VR simulation of the Hoeam-sa temple site in Yangju, Kyŏnggi province, South Korea. Users can move through the site by clicking on labeled guide circles on the screen.

Some of these entries have been grouped into general themes, such as “monk stupa stele inscriptions” that lists all actors, places, objects, and texts that are related to monk stupa stele inscription entries in the Encyves. These types of groupings point to the wealth of content on this site and provide an alternative structure to the alphabetical listing that traditional encyclopedias would employ to organize knowledge. This, however, obviates the ways in which the DH Lab privileges specific types of cultural history and relationships.

It is truly to the DH Lab team’s credit that they have been able to organize and present such a staggering amount of premodern material in a digital format. Self-identified as a work in progress, there are several areas that could still benefit from further development. Beyond the numerous broken links and empty wiki pages, the Encyves do a poor job of combining the archive with encyclopedia. For example, it is surprising that the entry for the Mogŭnjip 牧隱集, a collection of poems written by the late Koryŏ scholar Yi Saek, does not include or directly link to the freely available text. Another aspect of the Encyves project that should be reconsidered is the presentation of digital media, such as 3D imaging and VR, as appropriate parts of an archive. Though these models are based on photography and 3D imaging software, they are nevertheless recreations of an object or place hundreds of years later than the date presented in an Encyves entry. The current format offers engagement with objects and places as holistically as possible, but this is often times at odds with the incomplete actuality of the thing or site itself. This is an important issue for cultural heritage preservation, archaeology, and art history that I will address in a subsequent post about digital images and remote research.

On a practical note, this portal is a great tool for students who are interested in learning about Korean History. The DH Lab even has an entire department that features English language wikis on Korean Studies topics called Korea 100. For those who are teaching in an online format this coming semester, these wikis are accessible and helpful assignments especially since they touch upon some underrepresented topics and can contribute to diversifying your syllabi.

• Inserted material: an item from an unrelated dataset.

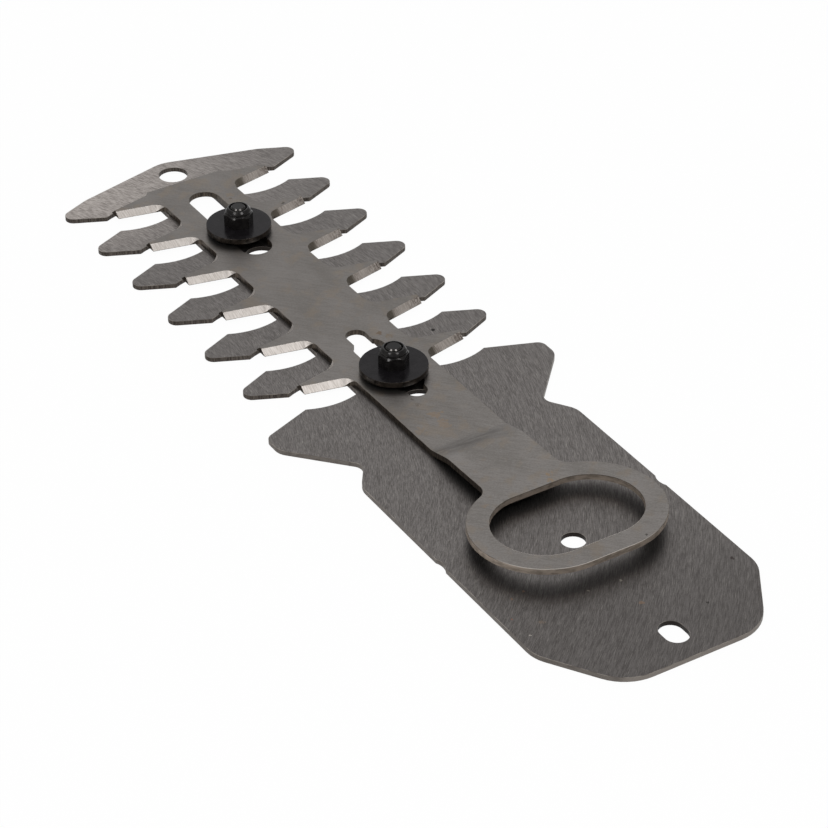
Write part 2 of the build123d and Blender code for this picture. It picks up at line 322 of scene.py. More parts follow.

Ultimately this initiative, though insufficient in many ways, models many of the ideals digital humanities projects aspire to: collaboration, dynamic and multi-faceted use, iterability. It also offers an alternative to the current incommensurability between an academic publishing system that still has yet to figure out an acceptable way to deal with born-digital or digital-reliant humanistic scholarship. The AKS DH Lab provides a prototype for other fields to build upon and showcases the potential of the wiki platform in the digital dissemination and creation of scholarly and public-facing historical content.